Addendum/Edit: I want to clarify one point. This is a descriptive piece, not a prescriptive one. I don’t say I’ll never argue with Trumpists, only that I’ve stopped doing so because I’ve too much inductive evidence (4 or so years of engaging with them) without a single good-faith arguer among them. All inductive arguments are only probable, not deductively certain, so I would argue one is justified in making the probabilistic judgment that Trumpists are overwhelmingly likely to argue in bad faith. As I say in the article, I will engage with people up until they show themselves to be bad faith arguers. It usually takes only a sentence or two. The Fox News epistemological bubble is so self-reinforcing that I’ve found otherwise reasonable people making fallacious arguments as soon as the topic of Trump comes up.
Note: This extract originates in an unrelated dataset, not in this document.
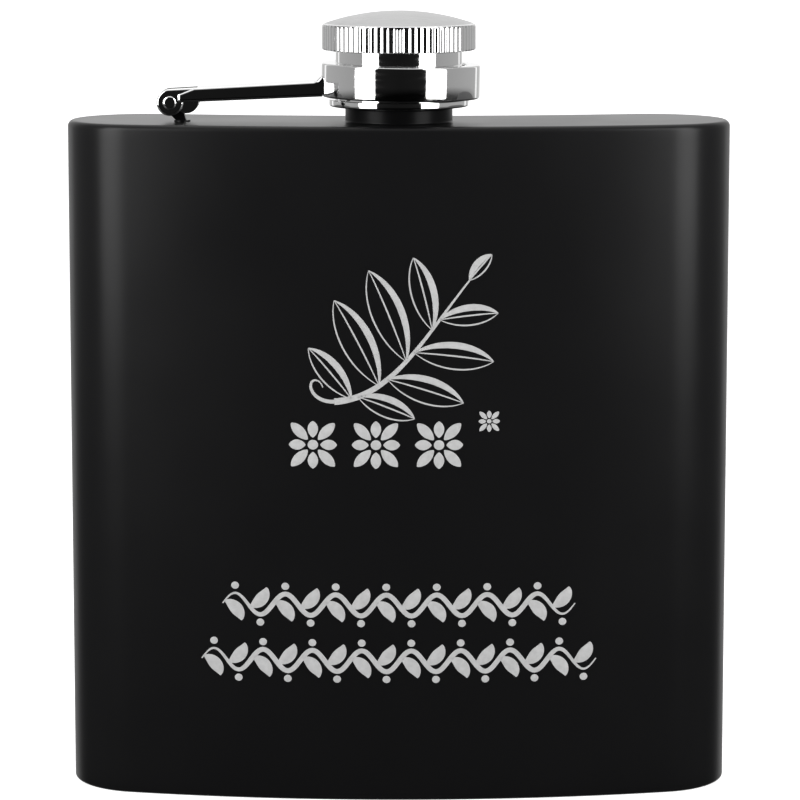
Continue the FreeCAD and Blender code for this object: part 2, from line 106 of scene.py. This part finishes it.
# --- mesh helpers ---
def make_object(name, bm, sharp_angle=35):
    """A smooth-shaded object from a bmesh, with edges sharper than the angle left crisp."""
    bmesh.ops.recalc_face_normals(bm, faces=bm.faces)
    mesh = bpy.data.meshes.new(name)
    bm.to_mesh(mesh)
    bm.free()
    mesh.polygons.foreach_set("use_smooth", [True] * len(mesh.polygons))
    mesh.set_sharp_from_angle(angle=math.radians(sharp_angle))
    made = bpy.data.objects.new(name, mesh)
    bpy.context.scene.collection.objects.link(made)
    return made


def loft(bm, rings, closed=False, cap_first=False, cap_last=False):
    """Skins a list of rings of points that all have the same count."""
    rows = [[bm.verts.new(point) for point in ring] for ring in rings]
    count = len(rows[0])
    pairs = list(zip(rows, rows[1:]))
    if closed:
        pairs.append((rows[-1], rows[0]))
    for low, high in pairs:
        for i in range(count):
            j = (i + 1) % count
            bm.faces.new((low[i], low[j], high[j], high[i]))
    if cap_first:
        bm.faces.new(rows[0][::-1])
    if cap_last:
        bm.faces.new(rows[-1])
    return rows


def quarter(start, end, steps, bulge_first):
    """Points of a quarter ellipse from start to end, both (offset, height).

    It leaves the start along the offset if bulge_first is true, and along the height if not.
    """
    points = []
    for i in range(steps + 1):
        turn = math.pi / 2 * i / steps
        first, second = math.sin(turn), 1 - math.cos(turn)
        if not bulge_first:
            first, second = second, first
        points.append((start[0] + (end[0] - start[0]) * first, start[1] + (end[1] - start[1]) * second))
    return points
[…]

Once, an otherwise smart Christian coworker of mine, when I pointed out the hypocrisy of the way the good and decent family man Obama was treated compared to the womanizing, seemingly hateful Trump, responded “well, you know Michelle Obama is a man, right?” with a totally straight face. I consider not engaging with him at that point to be both justified and an object lesson for every other interaction I’ve had with Trumpists.